Since my last name is towards the very end of the alphabet, I got the luxury of watching other people go before me and get a feel for what they did. I admit, I was a bit nervous since what I was teaching wasn't a skill like everyone else, but was a game that I had learned in Adventure Activities. I watched, and participated in, different volleyball skills, basketball skills, soccer skills, and skills you didn't even need equipment to do.

And then, it was my turn. I got up in front of my group and introduced the game, hula-hoop relays. The object is to hold hands, and pass the hula-hoop from end to the other, without letting go of the person next to you. Easier said then done, especially for the tall students in the class. I split the group into two teams, demonstrated what I wanted them to do and then let them go. I made it harder at the end by putting them in a circle and having them do it that way. I thought it went pretty well, but as always, nothing is perfect.

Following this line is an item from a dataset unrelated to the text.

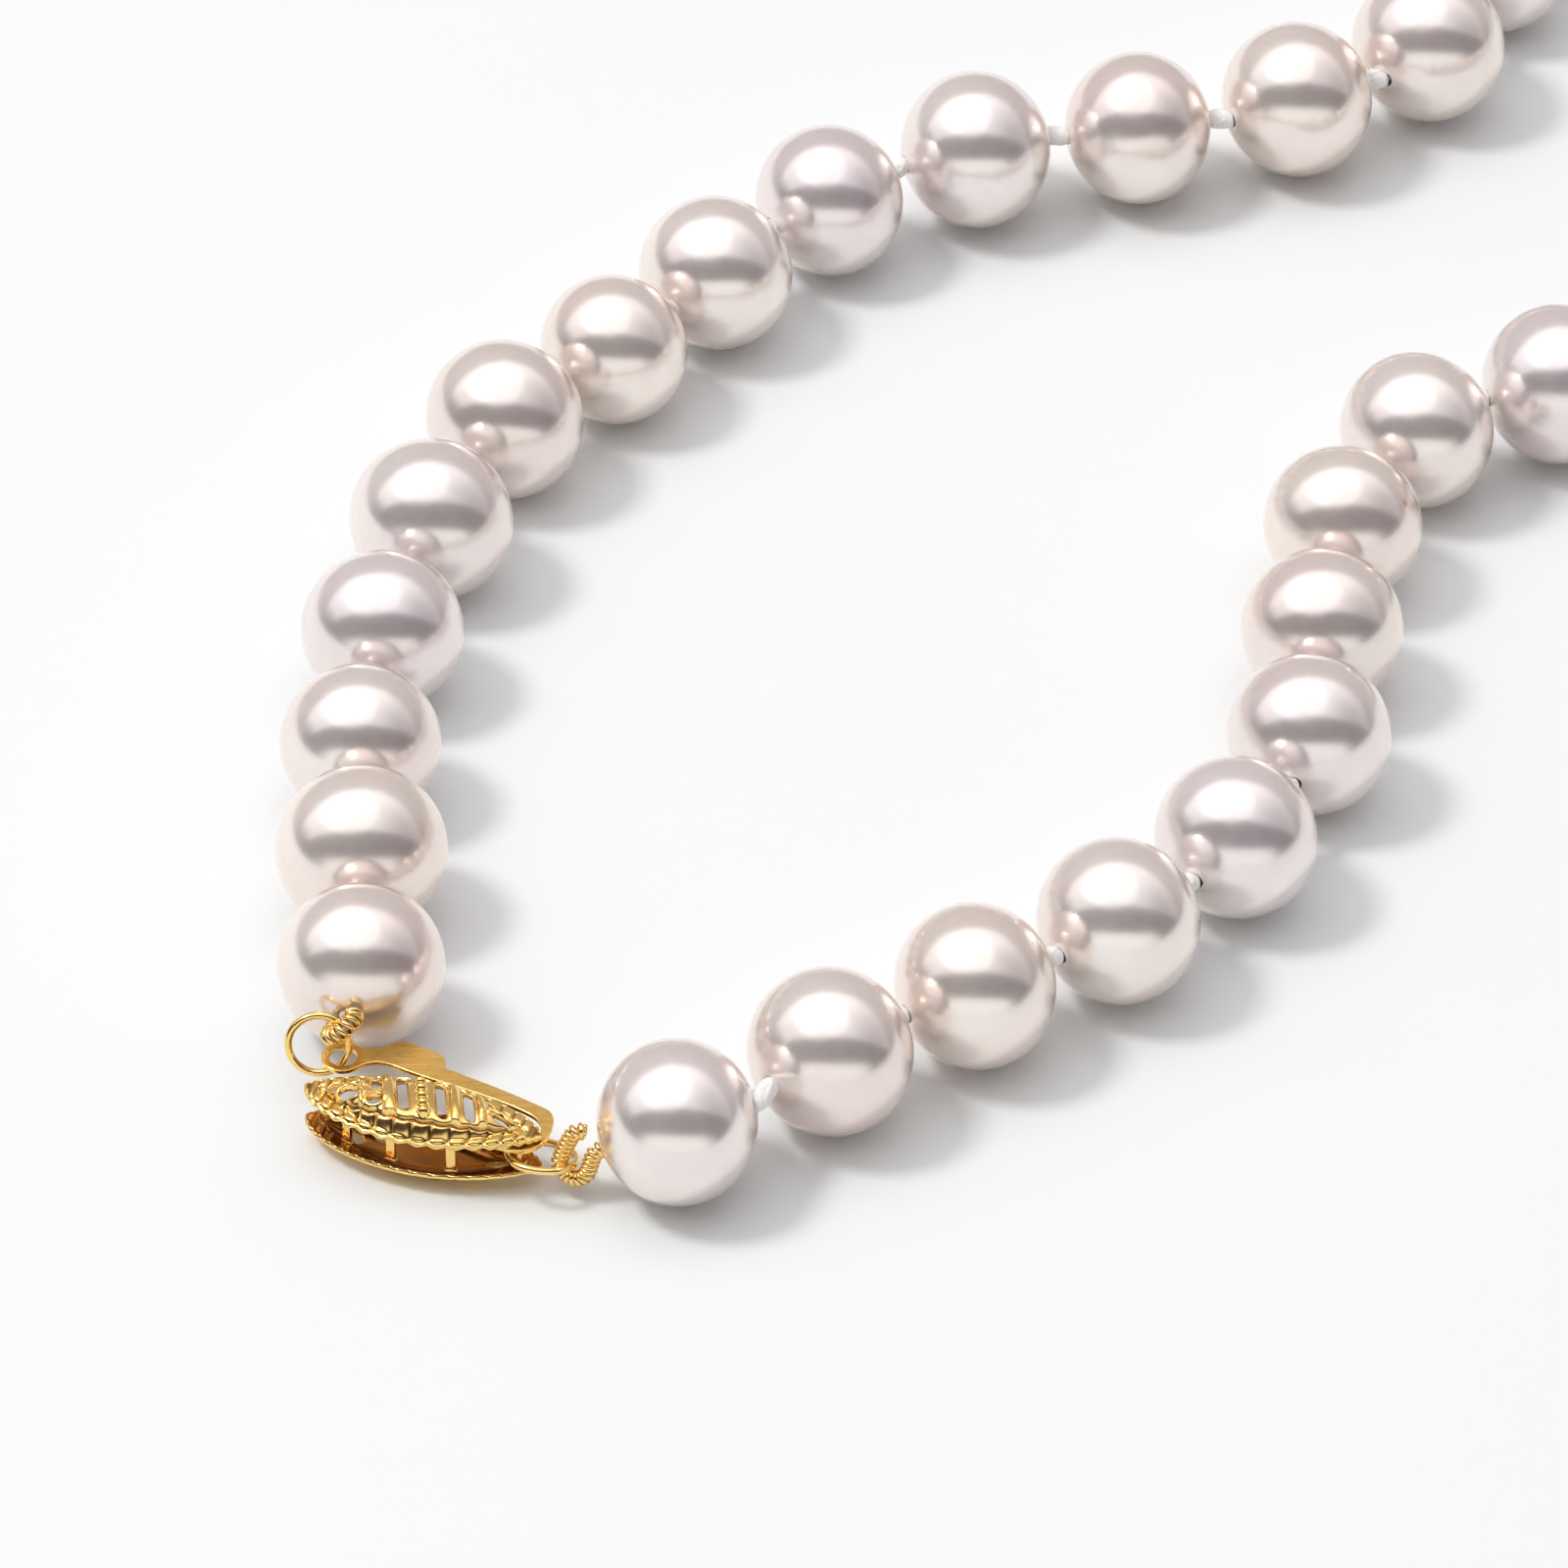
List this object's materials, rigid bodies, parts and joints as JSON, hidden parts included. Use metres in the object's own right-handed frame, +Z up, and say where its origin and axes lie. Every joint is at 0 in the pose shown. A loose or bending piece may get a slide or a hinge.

Seeing as I had never actually taught anyone before, minus softball but then I actually know what I'm doing, mistakes were obviously going to happen. No one is good at anything the first time they try it, the only way to get better is to practice and practice and practice. When I watched the video, I was kind of uncomfortable looking, I did not look confident at all in what I was doing. Also, although I thought I was talking loud, clearly that is not the case since I can't hear myself at all. I know that is something I always going to have to work on since I am usually soft spoken. I talk a lot, but I talk very quietly. I was surprised to see myself laughing and smiling though in some spots. Looking back, I only remember being extremely nervous and shaking.

I think to improve on this lesson, I need to have the class come together first before separating them. I need to have them do the passing of the hula-hoop down the line together as a class a couple times before having them race against each other. Also, this game would be more fun and difficult with more people because then you can have larger groups, and more groups racing against each other.